>> start GIVEN MATERIAL

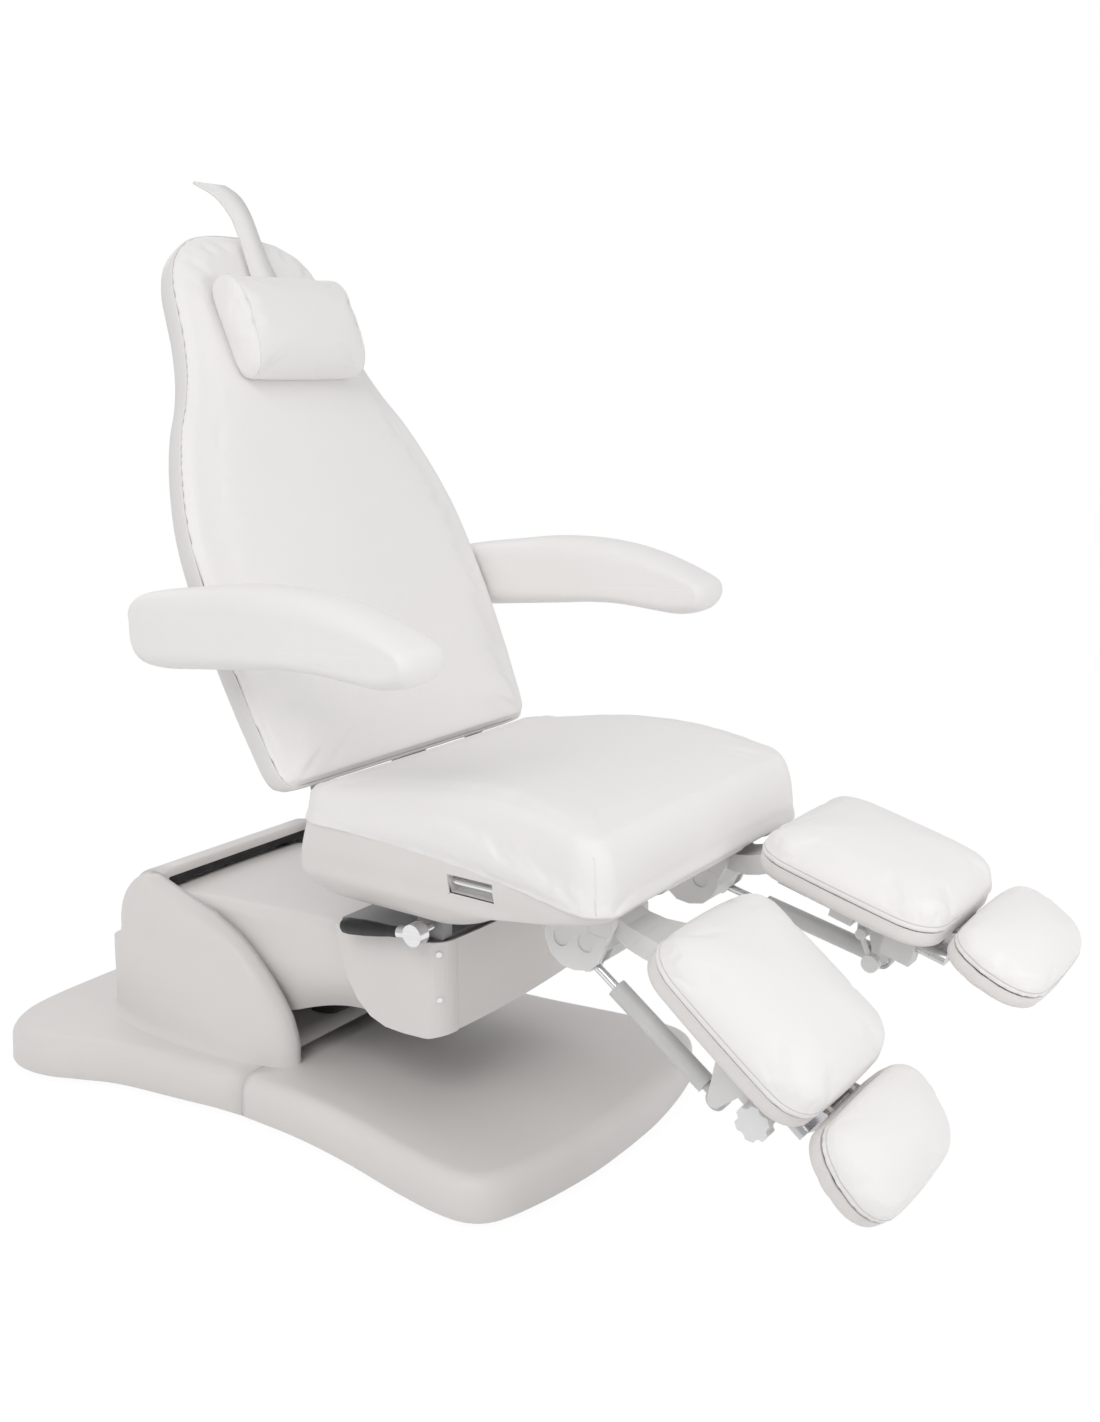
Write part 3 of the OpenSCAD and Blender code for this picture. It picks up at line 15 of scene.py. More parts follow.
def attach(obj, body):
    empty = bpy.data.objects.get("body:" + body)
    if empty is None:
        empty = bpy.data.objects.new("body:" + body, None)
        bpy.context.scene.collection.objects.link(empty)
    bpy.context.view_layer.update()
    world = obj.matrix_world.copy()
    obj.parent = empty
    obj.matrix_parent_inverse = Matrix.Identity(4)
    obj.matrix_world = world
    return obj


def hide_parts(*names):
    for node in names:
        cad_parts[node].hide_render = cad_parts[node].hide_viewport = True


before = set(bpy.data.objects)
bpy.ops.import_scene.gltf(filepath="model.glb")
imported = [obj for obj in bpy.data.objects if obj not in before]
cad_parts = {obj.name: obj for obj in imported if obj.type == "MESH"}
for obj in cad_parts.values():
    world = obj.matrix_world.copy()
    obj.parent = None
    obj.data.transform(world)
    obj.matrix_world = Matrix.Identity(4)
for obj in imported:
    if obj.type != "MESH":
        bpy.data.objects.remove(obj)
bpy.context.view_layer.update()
scene = bpy.context.scene
MM = 0.001

# Sizes in millimetres and angles in degrees, as the frame has them. The front is towards -Y.

# Base: its length, the place of its rear end, its width and height, the gap under its skirt, the radius of
# its edge, and the joint between its two covers
BASE_LEN, BASE_REAR, BASE_W, BASE_H = 1103, 865, 744, 75
SKIRT_GAP, BASE_EDGE, SPLIT = 10, 26, 325
# Wall of every moulded cover
WALL = 4
# Pivot of the lift arm, and half the width of its hood
LIFT_Y, ARM_COVER_HW = 520, 168
# Seat cushion: width, length, reach in front of the column, height of its foot, thickness, and how far its
# lower edge falls towards the front
SEAT_W, SEAT_LEN, SEAT_FRONT, SEAT_Z, SEAT_T, SEAT_DROP = 600, 537, 375, 541, 58, 48
# Backrest: its lean, length, width, the thickness of its pad and the depth of its shell
RECLINE, BACK_LEN, BACK_W, BACK_T, SHELL_DEPTH = 24.57, 885, 630, 22, 52
# Armrests: width, the clear gap between them, and length
ARM_W, ARM_GAP, ARM_LEN = 92, 644, 522
# Legs: width of a pad, length of the foot's pad, place of the hinge, and each leg's own angle
LEG_W, FOOT_LEN = 292, 150
LEG_X, LEG_H = 157, (-315, 460)
TILT = {"right": 38, "left": 15}
SIDE = {"right": -1, "left": 1}


# Outlines and rings

def ring_normals(p):
    t = np.roll(p, -1, axis=0) - np.roll(p, 1, axis=0)
    t = t / np.linalg.norm(t, axis=1)[:, None]
    return np.stack([t[:, 1], -t[:, 0]], axis=1)


def inset(p, d, ease=None):
    """The outline drawn in by d, and by less where it faces the way that ease gives."""
    n = ring_normals(p)
    if ease is None:
        return p - d * n
    k = 1 - ease[0] * np.clip(n @ np.asarray(ease[1], float), 0, 1)
    return p - d * k[:, None] * n


def shrink(p, c, k):
    return np.asarray(c, float) + k * (p - np.asarray(c, float))


def at_z(p, z):
    z = np.broadcast_to(np.asarray(z, float), (len(p),))
    return np.column_stack([p, z])


def curve(h, k):
    """Smooth curve through the points of h, with k steps a span."""
    h = np.asarray(h, float)
    out = []
    for i in range(len(h) - 1):
        a, b = h[max(i - 1, 0)], h[i]
        c, d = h[i + 1], h[min(i + 2, len(h) - 1)]
        for j in range(k):
            t = j / k
            out.append(0.5 * (2 * b + (c - a) * t + (2 * a - 5 * b + 4 * c - d) * t * t
                              + (3 * b - a - 3 * c + d) * t ** 3))
    out.append(h[-1])
    return np.array(out)


def mirrored(h):
    h = np.asarray(h, float)
    return np.vstack([h, (h[-2:0:-1]) * [-1, 1]])


def spread(p, step):
    """The same closed outline with its points evenly spaced, about step apart."""
    q = np.vstack([p, p[:1]])
    s = np.concatenate([[0], np.cumsum(np.linalg.norm(np.diff(q, axis=0), axis=1))])
    n = max(8, int(round(s[-1] / step)))
    t = np.linspace(0, s[-1], n, endpoint=False)
    return np.column_stack([np.interp(t, s, q[:, i]) for i in range(q.shape[1])])


def round_rect(hw, y0, y1, r0, r1, pull=0.0, n=12, m=9):
    """Rounded rectangle, counter-clockwise from above, its sides drawn in by pull."""
    def arc(cx, cy, r, a0):
        a = np.radians(a0 + 90 * np.arange(n + 1) / n)
        return np.column_stack([cx + r * np.cos(a), cy + r * np.sin(a)])

    def side(a, b):
        d = b - a
        q = np.array([-d[1], d[0]]) / np.linalg.norm(d)
        t = (np.arange(1, m + 1) / (m + 1))[:, None]
        return a + d * t + q * pull * 4 * t * (1 - t)

    c = [arc(hw - r1, y1 - r1, r1, 0), arc(r1 - hw, y1 - r1, r1, 90),
         arc(r0 - hw, y0 + r0, r0, 180), arc(hw - r0, y0 + r0, r0, 270)]
    return np.vstack([c[0], side(c[0][-1], c[1][0]), c[1], side(c[1][-1], c[2][0]),
                      c[2], side(c[2][-1], c[3][0]), c[3], side(c[3][-1], c[0][0])])


# Objects

def new_object(name, data):
    o = bpy.data.objects.new(name, data)
    scene.collection.objects.link(o)
    return o


def mesh_of(name, bm):
    mesh = bpy.data.meshes.new(name)
    bm.to_mesh(mesh)
    bm.free()
    return mesh


def finish_mesh(name, bm, mat, body, place=None, replaces=(), smooth=True):
    bmesh.ops.remove_doubles(bm, verts=bm.verts, dist=1e-6)
    mesh = mesh_of(name, bm)
    if place is not None:
        mesh.transform(place)
    if smooth:
        for f in mesh.polygons:
            f.use_smooth = True
    o = new_object(name, mesh)
    mesh.materials.append(mat)
    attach(o, body)
    if replaces:
        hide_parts(*replaces)
    return o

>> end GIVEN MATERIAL

## TASK
Each line of the listing should be copied exactly.

## THE ANSWER
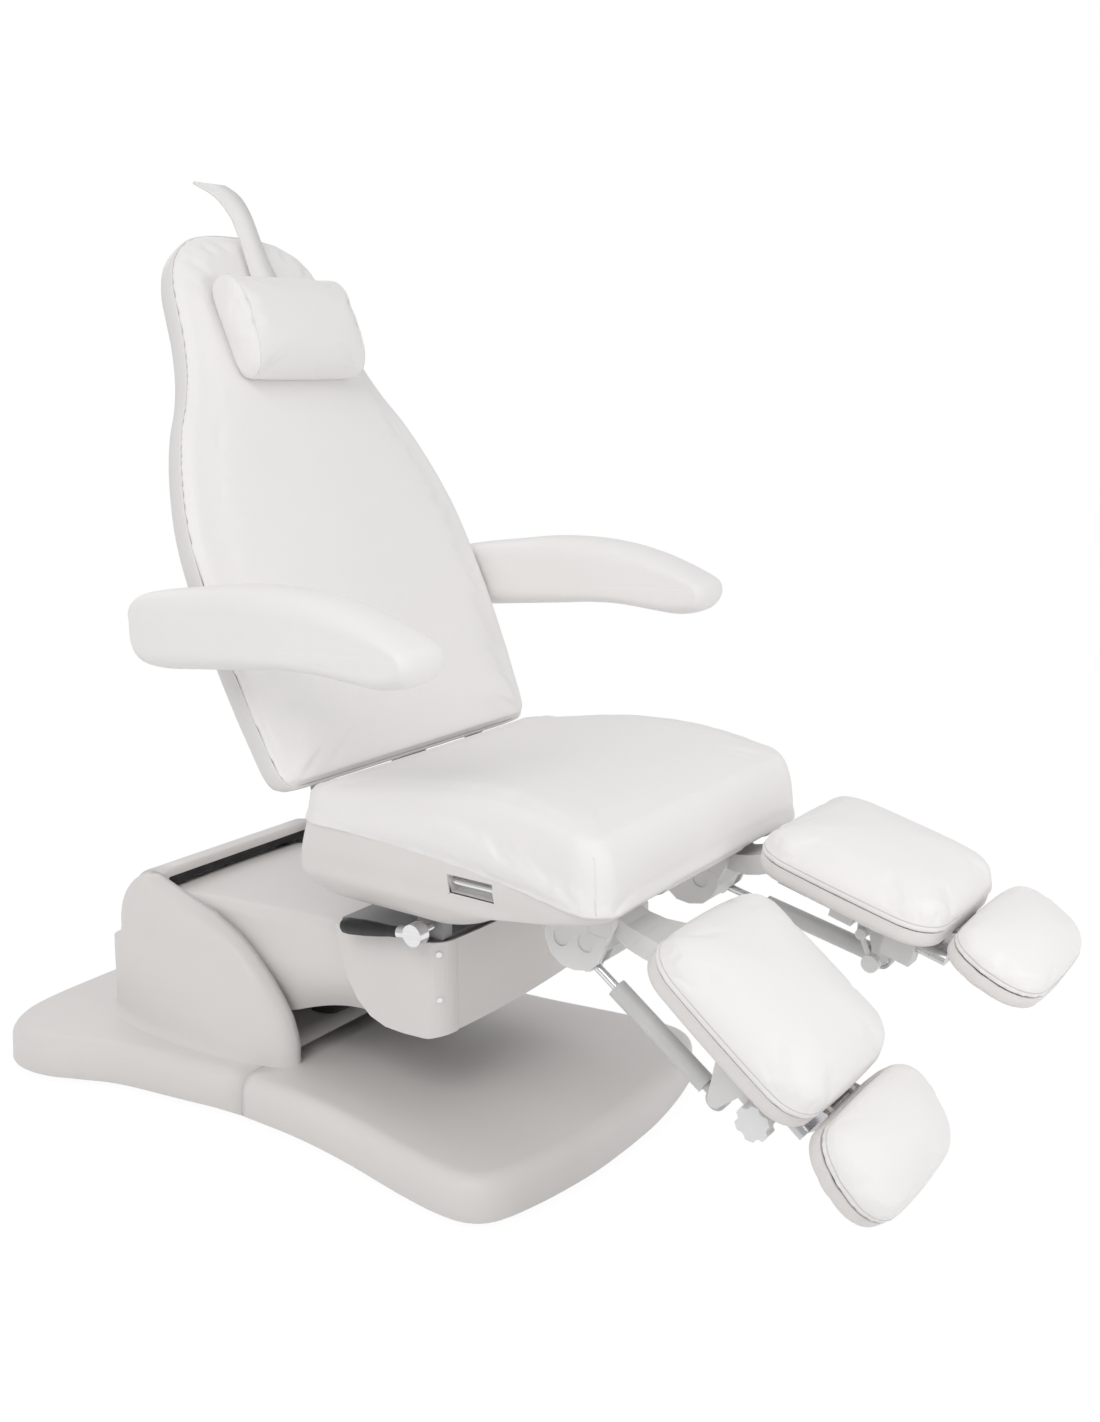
Write part 3 of the OpenSCAD and Blender code for this picture. It picks up at line 15 of scene.py. More parts follow.
def attach(obj, body):
    empty = bpy.data.objects.get("body:" + body)
    if empty is None:
        empty = bpy.data.objects.new("body:" + body, None)
        bpy.context.scene.collection.objects.link(empty)
    bpy.context.view_layer.update()
    world = obj.matrix_world.copy()
    obj.parent = empty
    obj.matrix_parent_inverse = Matrix.Identity(4)
    obj.matrix_world = world
    return obj


def hide_parts(*names):
    for node in names:
        cad_parts[node].hide_render = cad_parts[node].hide_viewport = True


before = set(bpy.data.objects)
bpy.ops.import_scene.gltf(filepath="model.glb")
imported = [obj for obj in bpy.data.objects if obj not in before]
cad_parts = {obj.name: obj for obj in imported if obj.type == "MESH"}
for obj in cad_parts.values():
    world = obj.matrix_world.copy()
    obj.parent = None
    obj.data.transform(world)
    obj.matrix_world = Matrix.Identity(4)
for obj in imported:
    if obj.type != "MESH":
        bpy.data.objects.remove(obj)
bpy.context.view_layer.update()
scene = bpy.context.scene
MM = 0.001

# Sizes in millimetres and angles in degrees, as the frame has them. The front is towards -Y.

# Base: its length, the place of its rear end, its width and height, the gap under its skirt, the radius of
# its edge, and the joint between its two covers
BASE_LEN, BASE_REAR, BASE_W, BASE_H = 1103, 865, 744, 75
SKIRT_GAP, BASE_EDGE, SPLIT = 10, 26, 325
# Wall of every moulded cover
WALL = 4
# Pivot of the lift arm, and half the width of its hood
LIFT_Y, ARM_COVER_HW = 520, 168
# Seat cushion: width, length, reach in front of the column, height of its foot, thickness, and how far its
# lower edge falls towards the front
SEAT_W, SEAT_LEN, SEAT_FRONT, SEAT_Z, SEAT_T, SEAT_DROP = 600, 537, 375, 541, 58, 48
# Backrest: its lean, length, width, the thickness of its pad and the depth of its shell
RECLINE, BACK_LEN, BACK_W, BACK_T, SHELL_DEPTH = 24.57, 885, 630, 22, 52
# Armrests: width, the clear gap between them, and length
ARM_W, ARM_GAP, ARM_LEN = 92, 644, 522
# Legs: width of a pad, length of the foot's pad, place of the hinge, and each leg's own angle
LEG_W, FOOT_LEN = 292, 150
LEG_X, LEG_H = 157, (-315, 460)
TILT = {"right": 38, "left": 15}
SIDE = {"right": -1, "left": 1}


# Outlines and rings

def ring_normals(p):
    t = np.roll(p, -1, axis=0) - np.roll(p, 1, axis=0)
    t = t / np.linalg.norm(t, axis=1)[:, None]
    return np.stack([t[:, 1], -t[:, 0]], axis=1)


def inset(p, d, ease=None):
    """The outline drawn in by d, and by less where it faces the way that ease gives."""
    n = ring_normals(p)
    if ease is None:
        return p - d * n
    k = 1 - ease[0] * np.clip(n @ np.asarray(ease[1], float), 0, 1)
    return p - d * k[:, None] * n


def shrink(p, c, k):
    return np.asarray(c, float) + k * (p - np.asarray(c, float))


def at_z(p, z):
    z = np.broadcast_to(np.asarray(z, float), (len(p),))
    return np.column_stack([p, z])


def curve(h, k):
    """Smooth curve through the points of h, with k steps a span."""
    h = np.asarray(h, float)
    out = []
    for i in range(len(h) - 1):
        a, b = h[max(i - 1, 0)], h[i]
        c, d = h[i + 1], h[min(i + 2, len(h) - 1)]
        for j in range(k):
            t = j / k
            out.append(0.5 * (2 * b + (c - a) * t + (2 * a - 5 * b + 4 * c - d) * t * t
                              + (3 * b - a - 3 * c + d) * t ** 3))
    out.append(h[-1])
    return np.array(out)


def mirrored(h):
    h = np.asarray(h, float)
    return np.vstack([h, (h[-2:0:-1]) * [-1, 1]])


def spread(p, step):
    """The same closed outline with its points evenly spaced, about step apart."""
    q = np.vstack([p, p[:1]])
    s = np.concatenate([[0], np.cumsum(np.linalg.norm(np.diff(q, axis=0), axis=1))])
    n = max(8, int(round(s[-1] / step)))
    t = np.linspace(0, s[-1], n, endpoint=False)
    return np.column_stack([np.interp(t, s, q[:, i]) for i in range(q.shape[1])])


def round_rect(hw, y0, y1, r0, r1, pull=0.0, n=12, m=9):
    """Rounded rectangle, counter-clockwise from above, its sides drawn in by pull."""
    def arc(cx, cy, r, a0):
        a = np.radians(a0 + 90 * np.arange(n + 1) / n)
        return np.column_stack([cx + r * np.cos(a), cy + r * np.sin(a)])

    def side(a, b):
        d = b - a
        q = np.array([-d[1], d[0]]) / np.linalg.norm(d)
        t = (np.arange(1, m + 1) / (m + 1))[:, None]
        return a + d * t + q * pull * 4 * t * (1 - t)

    c = [arc(hw - r1, y1 - r1, r1, 0), arc(r1 - hw, y1 - r1, r1, 90),
         arc(r0 - hw, y0 + r0, r0, 180), arc(hw - r0, y0 + r0, r0, 270)]
    return np.vstack([c[0], side(c[0][-1], c[1][0]), c[1], side(c[1][-1], c[2][0]),
                      c[2], side(c[2][-1], c[3][0]), c[3], side(c[3][-1], c[0][0])])


# Objects

def new_object(name, data):
    o = bpy.data.objects.new(name, data)
    scene.collection.objects.link(o)
    return o


def mesh_of(name, bm):
    mesh = bpy.data.meshes.new(name)
    bm.to_mesh(mesh)
    bm.free()
    return mesh


def finish_mesh(name, bm, mat, body, place=None, replaces=(), smooth=True):
    bmesh.ops.remove_doubles(bm, verts=bm.verts, dist=1e-6)
    mesh = mesh_of(name, bm)
    if place is not None:
        mesh.transform(place)
    if smooth:
        for f in mesh.polygons:
            f.use_smooth = True
    o = new_object(name, mesh)
    mesh.materials.append(mat)
    attach(o, body)
    if replaces:
        hide_parts(*replaces)
    return o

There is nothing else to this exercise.